The market appears to be pricing a structural risk from AI that assumes incumbent enterprise applications will be commoditized quickly; that pathway requires not just models but deep vertical data, workflow integration, and sales motion — areas where entrenched CRM/workflow platforms have durable advantages that are often underappreciated. Reduced float from aggressive share repurchases amplifies earnings per share mechanically and increases sensitivity to positive earnings/catalyst windows, which can produce asymmetric short-term upside even if long-term growth moderates. A meaningful second-order beneficiary of renewed enterprise AI spend is the AI infrastructure stack: sustained adoption of suite-level AI features raises recurring spend on GPU cycles, hosted inference, and consulting integration — a multi-quarter tailwind to vendors and to professional services, and a corresponding headwind to niche point-solution vendors that lack scale. Conversely, buyback-funded EPS lift can mask underlying R&D underinvestment; if management prioritizes buybacks over product investment, the company risks softer organic growth 12–36 months out and greater vulnerability to fast-moving entrants. Key near-term catalysts that will move these securities are execution on plug-and-play enterprise AI features, next quarterly guidance, and any change in buyback cadence or financing.
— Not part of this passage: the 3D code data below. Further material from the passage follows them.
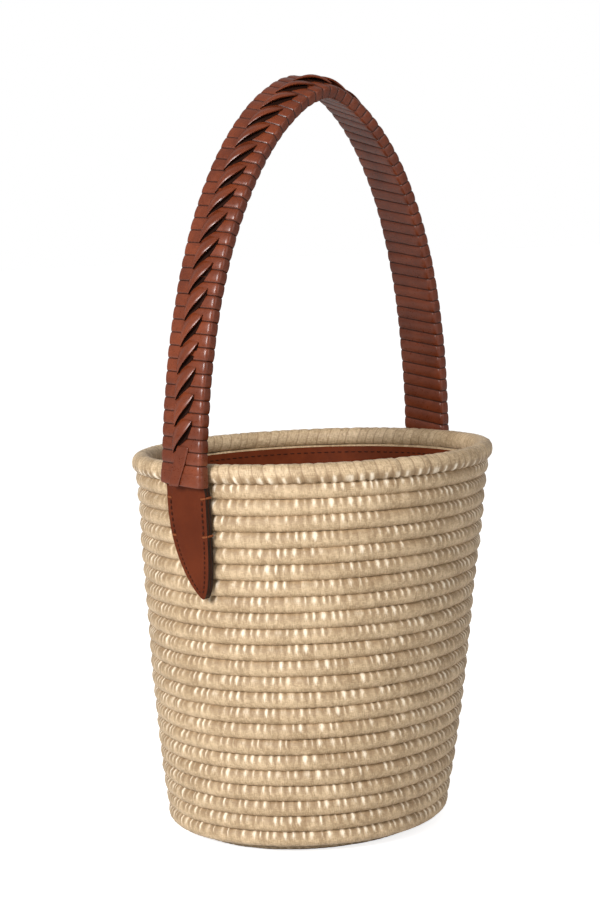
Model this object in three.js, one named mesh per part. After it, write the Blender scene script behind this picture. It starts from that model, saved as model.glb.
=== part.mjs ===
// Bucket bag: a coiled sisal bucket with a leather lining, and a tall arch handle of laced leather
// that ends in two leather tabs sewn to the outside of the wall.
// Millimetres, +Z up. The origin is on the standing surface, under the middle of the rim.
// The handle's arch stands along the XZ plane, with its near end at -X and its far end at +X.
import * as THREE from "three";

// Sisal bucket
const COURSES = 23; // wall courses between the base and the rim coil
const WALL_BOTTOM = 5.8; // groove under the lowest wall course
const WALL_TOP = 241.8; // groove between the top course and the rim coil
const WALL_THICKNESS = 10.2;
const GROOVE_DEPTH = 1.6;
const RIM_RADIUS = 115; // outer radius of the top course
const BASE_RADIUS = 93; // outer radius of the lowest course
const EVEN_TAPER = 0.46; // share of the taper that is even; the rest comes in near the base
const TAPER_POWER = 2.5;
const FOOT_TUCK = 6.4; // how far the lowest course curves in under the bag
const RIM_COIL = 5.6; // radius of the thicker coil that finishes the edge
const RIM_PROUD = 1.5; // how far that coil stands out from the wall
const BASE_THICKNESS = 9.5;
const BASE_CLEARANCE = 1.2; // between the base and the wall's inner face

// The mouth has settled into a slight oval, longest across the handle.
const OVAL = 0.052; // share added to the mouth's depth
const OVAL_START = 150; // height at which the wall starts to widen
const OVAL_FULL = 250;

// The courses are sewn by hand, and each one sits a little to one side of the one below.
// The handle leans the same way, but less. Each value is a sideways shift per unit of height.
const BASKET_LEAN = [0.036, -0.04];
const HANDLE_LEAN = [0.027, -0.03];

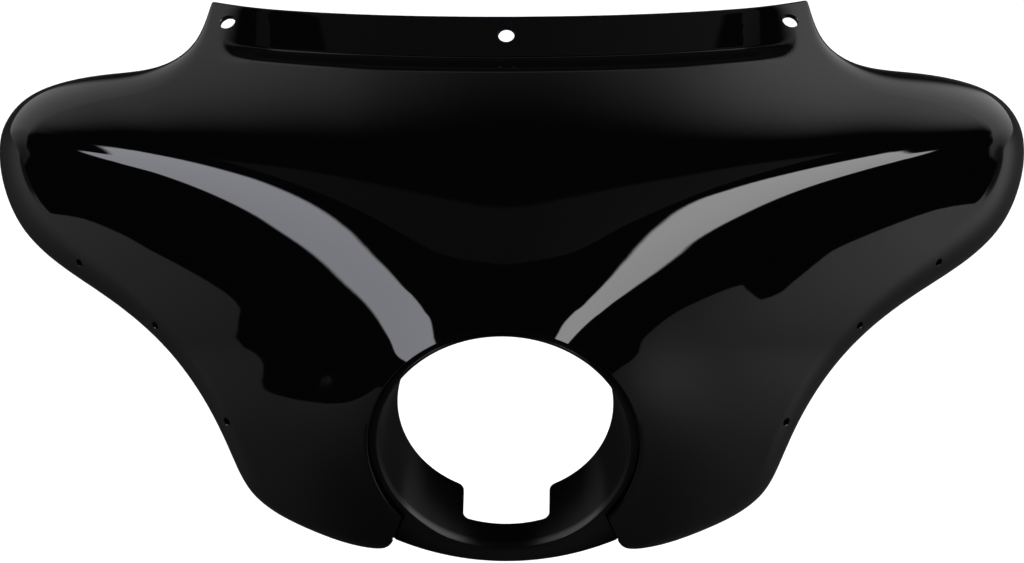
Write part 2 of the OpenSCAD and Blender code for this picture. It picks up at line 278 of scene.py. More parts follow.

Tail risks include a macro credit shock that forces buyback slowdowns, a large enterprise AI project failure that delays renewals, or regulatory actions around AI/model liability — any of which could compress multiples rapidly. Time horizons: expect headline-driven volatility in days–weeks, product/guide hangings to play out over quarters, and structural re-rating over 1–3 years. Contrarian conclusion: the panic has likely overshot pricing for durable, platform-level vendors but not for the whole sector — this makes selective, hedged exposure the cleanest way to capture mispriced optionality. Prefer instruments that capture multi-quarter EPS accretion (shares or financed call spreads) while preserving capital against an execution shock; avoid unhedged long exposure to small point-SaaS names where AI substitution is straightforward.